Winning Snake: Design Choices in Multi-Shot ASP
Elisa Böhl, Stefan Ellmauthaler, Sarah Alice Gaggl
TL;DR
Answer Set Programming (ASP) is used to model an iterative, multi-shot solving process on grid graphs $G(n,m)$ to win the Snake game by ensuring a Hamiltonian cycle (HC); this HC problem is NP-hard. The authors formalize the Snake game as Hamiltonian-snake problems (HS, MHS) and present five clingo-based multi-shot implementations (One-Shot, Ad Hoc, Preground, Assume, Nogood) with heuristic initialization and image-based visualization via clingraph. They compare approaches empirically across grid sizes, showing that reusing search progress in multi-shot ASP can reduce grounding and solving time, with results depending on $n$ and $m$ and the presence of timeouts.

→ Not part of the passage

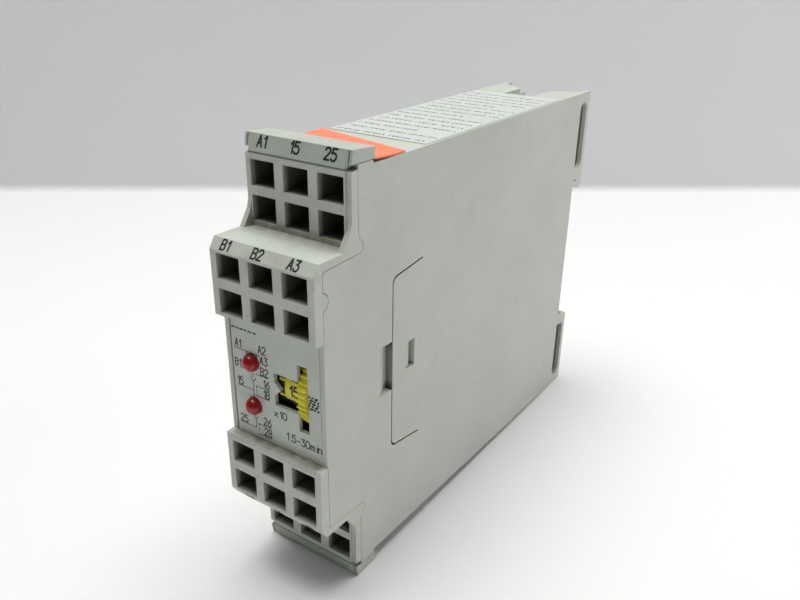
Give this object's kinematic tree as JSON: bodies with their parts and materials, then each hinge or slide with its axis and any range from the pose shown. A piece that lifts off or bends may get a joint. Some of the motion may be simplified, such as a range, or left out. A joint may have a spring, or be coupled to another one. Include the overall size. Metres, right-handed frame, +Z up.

The study provides practical design patterns for applying multi-shot ASP to iterative, combinatorial tasks and discusses trade-offs between implementation complexity and execution efficiency, suggesting directions for future work such as alternative problem formulations and broader showcase applications.
Abstract
Answer set programming is a well-understood and established problem-solving and knowledge representation paradigm. It has become more prominent amongst a wider audience due to its multiple applications in science and industry. The constant development of advanced programming and modeling techniques extends the toolset for developers and users regularly. This paper demonstrates different techniques to reuse logic program parts (multi-shot) by solving the arcade game snake. This game is particularly interesting because a victory can be assured by solving the underlying NP-hard problem of Hamiltonian Cycles. We will demonstrate five hands-on implementations in clingo and compare their performance in an empirical evaluation. In addition, our implementation utilizes clingraph to generate a simple yet informative image representation of the game's progress.